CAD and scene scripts
========

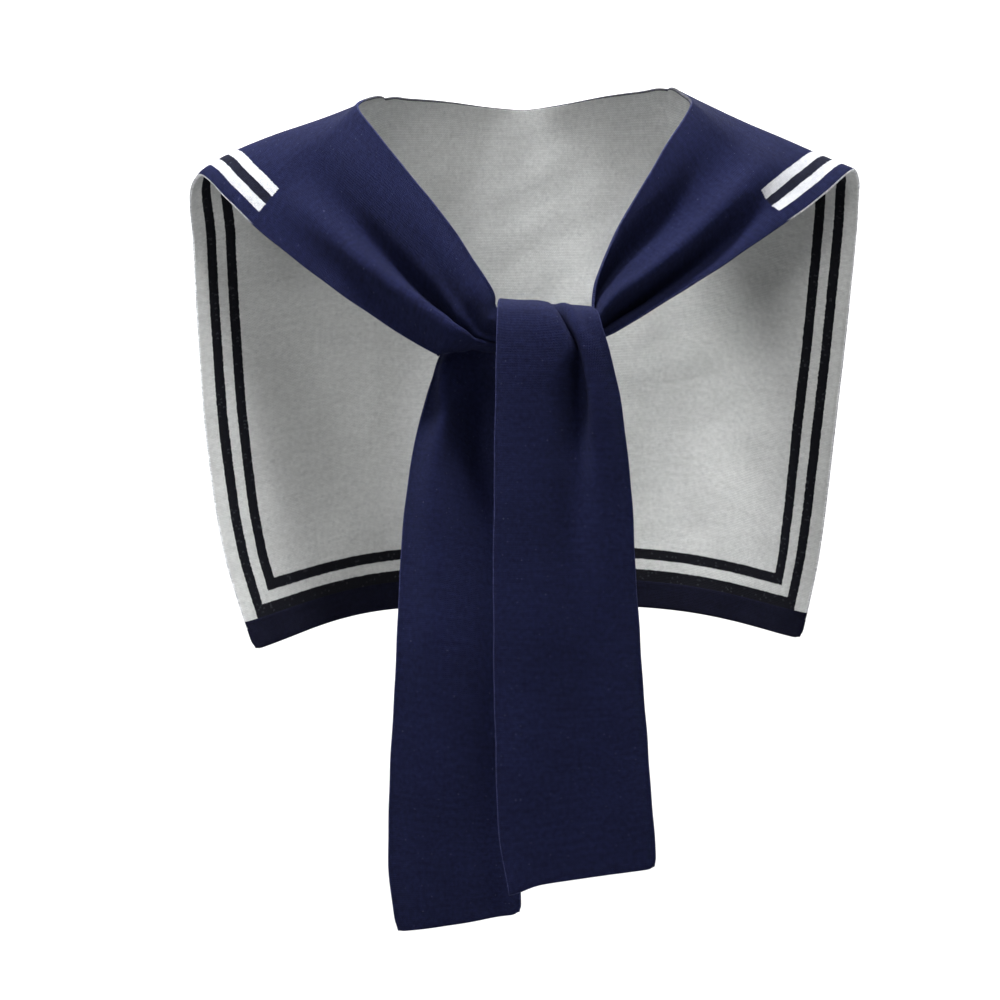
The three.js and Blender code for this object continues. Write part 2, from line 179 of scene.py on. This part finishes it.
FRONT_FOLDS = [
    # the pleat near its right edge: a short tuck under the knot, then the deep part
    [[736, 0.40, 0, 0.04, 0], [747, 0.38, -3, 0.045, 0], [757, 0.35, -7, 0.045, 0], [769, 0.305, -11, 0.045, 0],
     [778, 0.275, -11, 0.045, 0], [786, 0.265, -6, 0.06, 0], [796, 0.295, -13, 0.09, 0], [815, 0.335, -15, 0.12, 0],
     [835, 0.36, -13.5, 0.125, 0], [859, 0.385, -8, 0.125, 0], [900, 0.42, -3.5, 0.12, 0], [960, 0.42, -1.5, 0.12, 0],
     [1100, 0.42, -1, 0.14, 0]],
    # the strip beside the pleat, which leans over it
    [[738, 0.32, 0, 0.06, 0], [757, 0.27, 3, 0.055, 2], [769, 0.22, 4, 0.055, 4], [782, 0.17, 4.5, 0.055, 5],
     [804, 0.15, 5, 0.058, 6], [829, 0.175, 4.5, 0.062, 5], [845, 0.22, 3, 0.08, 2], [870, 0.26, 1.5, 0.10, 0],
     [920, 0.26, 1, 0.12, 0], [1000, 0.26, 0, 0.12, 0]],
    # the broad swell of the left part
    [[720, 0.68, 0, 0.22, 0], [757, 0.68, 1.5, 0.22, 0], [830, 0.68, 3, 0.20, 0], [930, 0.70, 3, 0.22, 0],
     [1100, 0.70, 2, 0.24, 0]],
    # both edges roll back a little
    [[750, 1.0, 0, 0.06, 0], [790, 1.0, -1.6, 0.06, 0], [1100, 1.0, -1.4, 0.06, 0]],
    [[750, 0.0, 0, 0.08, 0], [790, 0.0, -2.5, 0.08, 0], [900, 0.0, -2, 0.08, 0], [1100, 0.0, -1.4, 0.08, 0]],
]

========

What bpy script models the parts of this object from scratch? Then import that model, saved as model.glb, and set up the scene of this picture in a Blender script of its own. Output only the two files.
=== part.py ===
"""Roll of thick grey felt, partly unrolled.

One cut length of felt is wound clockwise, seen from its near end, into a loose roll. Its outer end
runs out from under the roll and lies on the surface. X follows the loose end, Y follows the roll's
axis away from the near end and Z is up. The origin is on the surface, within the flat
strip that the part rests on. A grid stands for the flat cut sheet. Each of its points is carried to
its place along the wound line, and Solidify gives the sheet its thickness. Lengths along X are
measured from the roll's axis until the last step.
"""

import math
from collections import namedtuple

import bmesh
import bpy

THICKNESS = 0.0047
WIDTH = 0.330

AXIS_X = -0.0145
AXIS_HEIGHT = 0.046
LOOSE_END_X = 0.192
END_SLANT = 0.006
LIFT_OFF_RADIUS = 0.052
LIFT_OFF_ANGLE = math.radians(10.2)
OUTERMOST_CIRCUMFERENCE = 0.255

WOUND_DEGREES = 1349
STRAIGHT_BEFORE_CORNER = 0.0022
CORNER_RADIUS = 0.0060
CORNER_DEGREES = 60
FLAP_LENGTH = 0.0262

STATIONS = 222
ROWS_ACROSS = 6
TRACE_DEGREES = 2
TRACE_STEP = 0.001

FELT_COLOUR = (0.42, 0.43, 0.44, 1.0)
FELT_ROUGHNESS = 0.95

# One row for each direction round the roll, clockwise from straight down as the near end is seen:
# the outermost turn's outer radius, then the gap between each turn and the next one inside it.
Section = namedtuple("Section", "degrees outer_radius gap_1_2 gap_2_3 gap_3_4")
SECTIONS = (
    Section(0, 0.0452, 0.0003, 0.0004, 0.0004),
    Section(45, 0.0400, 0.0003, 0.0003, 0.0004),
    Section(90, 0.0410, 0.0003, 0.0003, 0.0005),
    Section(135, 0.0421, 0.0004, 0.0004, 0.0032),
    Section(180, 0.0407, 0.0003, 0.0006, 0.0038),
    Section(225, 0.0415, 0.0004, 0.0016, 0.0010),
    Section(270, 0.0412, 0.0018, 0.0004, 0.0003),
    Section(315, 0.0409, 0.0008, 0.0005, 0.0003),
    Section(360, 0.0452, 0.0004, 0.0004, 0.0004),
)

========

Set down, exactly and alone, the run of lines from the line that has "What bpy script" to the line that has "felt, partly unrolled.".

THE OUTPUT —
What bpy script models the parts of this object from scratch? Then import that model, saved as model.glb, and set up the scene of this picture in a Blender script of its own. Output only the two files.
=== part.py ===
"""Roll of thick grey felt, partly unrolled.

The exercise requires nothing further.